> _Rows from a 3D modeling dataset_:

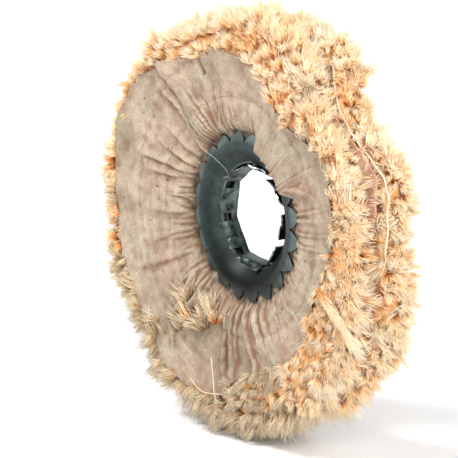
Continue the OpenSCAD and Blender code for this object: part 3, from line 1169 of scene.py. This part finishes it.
# %% One fibre
def model_fibre():
    """A three-sided spike of unit length along Z with unit radius, and its faces."""
    bpy.ops.mesh.primitive_cone_add(
        vertices=3, radius1=1, radius2=0, depth=1, location=(0, 0, 0.5), end_fill_type="NGON"
    )
    fibre = bpy.context.object
    bpy.ops.object.transform_apply(location=True, rotation=False, scale=False)
    bpy.ops.object.mode_set(mode="EDIT")
    bpy.ops.mesh.select_all(action="SELECT")
    bpy.ops.mesh.bisect(plane_co=(0, 0, 0.55), plane_no=(0, 0, 1))
    bpy.ops.mesh.select_all(action="SELECT")
    bpy.ops.mesh.quads_convert_to_tris()
    bpy.ops.mesh.normals_make_consistent(inside=False)
    bpy.ops.object.mode_set(mode="OBJECT")
    shape = np.array([v.co for v in fibre.data.vertices])
    faces = np.array([p.vertices for p in fibre.data.polygons])
    bpy.data.objects.remove(fibre, do_unlink=True)
    return shape, faces


FIBRE_SHAPE, FIBRE_FACES = model_fibre()
print("one fibre:", len(FIBRE_FACES), "triangles")

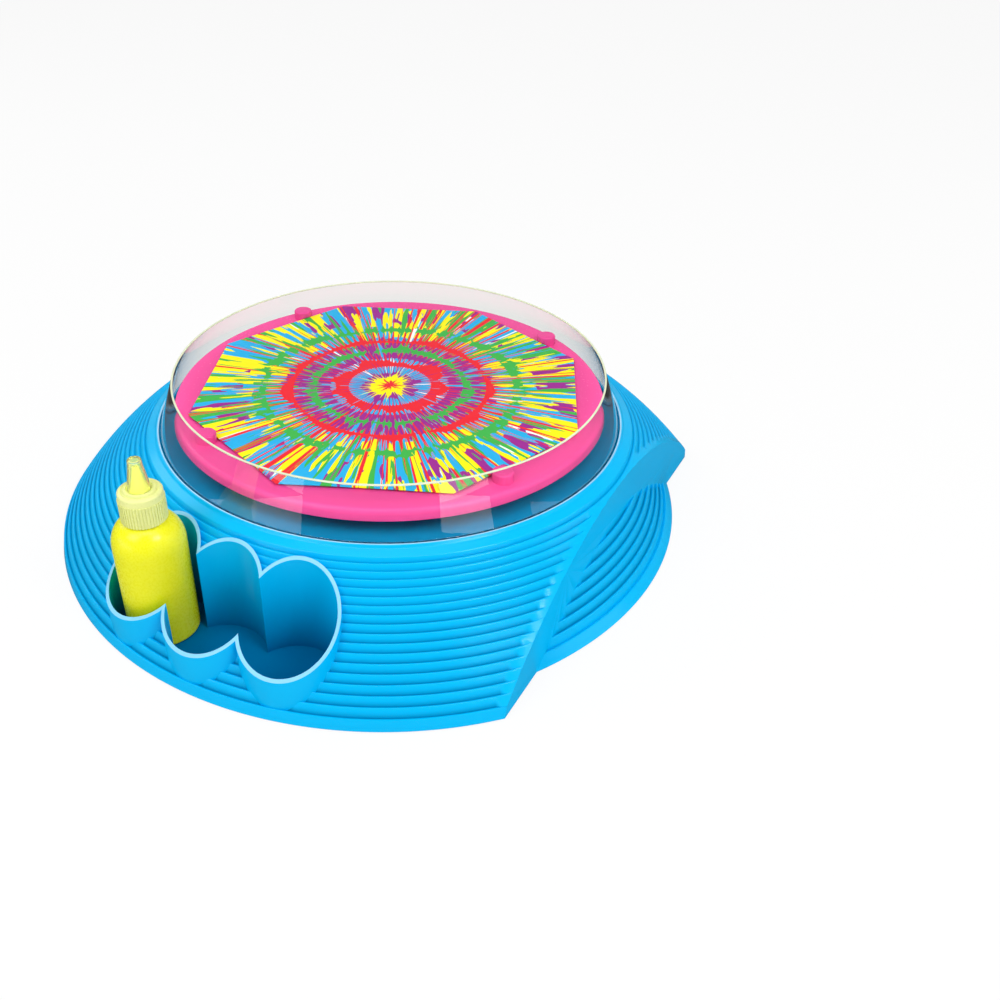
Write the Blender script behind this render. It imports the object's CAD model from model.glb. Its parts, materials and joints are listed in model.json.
"""Spin art machine: the look of every piece, built around its packed construction model.

The construction model gives each body, node and joint. Lengths here are millimetres until a helper
turns them into metres, heights are above the table, and every turned form stands about an upright axis.
"""

import json
import logging
import math
from collections.abc import Callable, Iterable, Iterator, Sequence
from contextlib import contextmanager
from dataclasses import dataclass, field
from enum import Enum

import bpy
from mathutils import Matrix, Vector

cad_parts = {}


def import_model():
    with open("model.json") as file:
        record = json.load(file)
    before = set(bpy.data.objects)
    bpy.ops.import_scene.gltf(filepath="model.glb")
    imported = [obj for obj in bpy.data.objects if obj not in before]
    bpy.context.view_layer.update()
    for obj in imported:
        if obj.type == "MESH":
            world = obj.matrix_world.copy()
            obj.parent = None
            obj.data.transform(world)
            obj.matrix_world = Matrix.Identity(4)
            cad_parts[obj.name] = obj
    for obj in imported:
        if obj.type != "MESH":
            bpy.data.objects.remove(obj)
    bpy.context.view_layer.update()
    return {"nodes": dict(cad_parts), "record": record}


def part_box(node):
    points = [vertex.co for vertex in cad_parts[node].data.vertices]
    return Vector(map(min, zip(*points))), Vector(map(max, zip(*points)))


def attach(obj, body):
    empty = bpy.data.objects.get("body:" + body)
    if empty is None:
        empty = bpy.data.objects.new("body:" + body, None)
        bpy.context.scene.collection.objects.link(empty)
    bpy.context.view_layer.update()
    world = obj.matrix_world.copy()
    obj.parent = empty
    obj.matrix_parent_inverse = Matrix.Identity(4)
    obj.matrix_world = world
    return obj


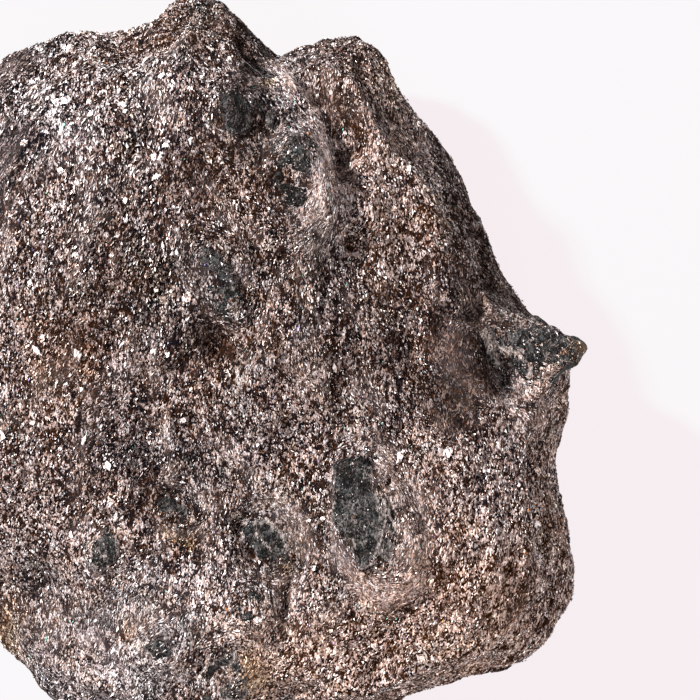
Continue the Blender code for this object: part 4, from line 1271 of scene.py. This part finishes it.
def layAllFlakes():
    surface = ground["places"], ground["faces"], ground["normals"]
    facingUp = ground["normals"][:, 2]
    bare = 1 - 0.85 * smoothStep(0.2, 0.42, ground["sunk"])  # few lie on the rock under a crystal
    onTop = smoothStep(0.15, 0.45, facingUp) * bare
    onFlank = smoothStep(0.6, 0.3, np.abs(facingUp)) * bare
    under = smoothStep(-0.3, -0.7, facingUp)
    for layer in ("under", "middle", "upper"):
        layFlakesPiece(f"mica_flakes_{layer}_layer", "top", surface, onTop, withPlates=layer == "upper")
    layFlakesPiece("mica_flakes_flanks", "flank", surface, onFlank)
    layFlakesPiece("mica_flakes_underside", "under", surface, under)
    layFlakesPiece("mica_grains_on_crystals", "onCrystals", *crystalSurfaces(), darker=0.66)


layAllFlakes()

# in mm: the middle and width of the view, the camera's height, and the level where the view is that wide
view = {"middle": (11.7, 1.7), "width": 70.0, "height": 700.0, "level": 14.0, "sensor": 36.0}
# bearing and rise in degrees, distance and size in m
lamps = {
    "key": {
        "bearing": 143.0, "rise": 38.0, "distance": 0.7, "size": 0.06, "power": 16.7,
        "colour": (1.0, 0.99, 0.98),
    },
    "fill": {
        "bearing": -52.0, "rise": 34.0, "distance": 0.9, "size": 0.5, "power": 7.5,
        "colour": (1.0, 0.96, 0.95),
    },
}
studio = {
    "sky": 0.29, "skyColour": (1.0, 0.96, 0.97, 1), "floorReach": 1.5, "floor": (0.014, 0.038, 0.034, 1),
    "glow": (0.908, 0.822, 0.85, 1),
}


def buildFloor():
    reach = studio["floorReach"]
    corners = [(-reach, -reach, 0), (reach, -reach, 0), (reach, reach, 0), (-reach, reach, 0)]
    mesh = bpy.data.meshes.new("floor")
    mesh.from_pydata(corners, [], [(0, 1, 2, 3)])
    looks = {"Roughness": 0.9, "Specular IOR Level": 0.1, "Base Color": studio["floor"],
             "Emission Color": studio["glow"], "Emission Strength": 1.0}
    mesh.materials.append(newMaterial("floor_paper", looks)[0])
    floor = newObject("floor", mesh)


def addLamp(name, bearing, rise, distance, size, power, colour):
    data = bpy.data.lights.new(name, "AREA")
    data.shape = "DISK"
    data.size = size
    data.energy = power
    data.color = colour
    light = newObject(name, data)
    bearing, rise = math.radians(bearing), math.radians(rise)
    way = Vector((math.cos(bearing) * math.cos(rise), math.sin(bearing) * math.cos(rise), math.sin(rise)))
    light.location = way * distance
    light.rotation_euler = way.to_track_quat("Z", "Y").to_euler()


def lightStudio():
    for name, lamp in lamps.items():
        addLamp(name, **lamp)
    world = bpy.data.worlds.new("studio")
    world.use_nodes = True
    background = world.node_tree.nodes["Background"]
    background.inputs["Color"].default_value = studio["skyColour"]
    background.inputs["Strength"].default_value = studio["sky"]
    bpy.context.scene.world = world


def setView():
    data = bpy.data.cameras.new("camera")
    data.sensor_width = view["sensor"]
    data.lens = view["sensor"] * (view["height"] - view["level"]) / view["width"]
    data.clip_end = 20
    camera = newObject("camera", data)
    camera.location = Vector((*view["middle"], view["height"])) * mm
    bpy.context.scene.camera = camera
    bpy.context.scene.view_settings.view_transform = "Standard"


buildFloor()
lightStudio()
setView()
print("floor, light and camera made")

> _Task requirements_: Read the entries and show each line that mentions "empty".

> _Full answer_:
    empty = bpy.data.objects.get("body:" + body)
    if empty is None:
        empty = bpy.data.objects.new("body:" + body, None)
        bpy.context.scene.collection.objects.link(empty)
    obj.parent = empty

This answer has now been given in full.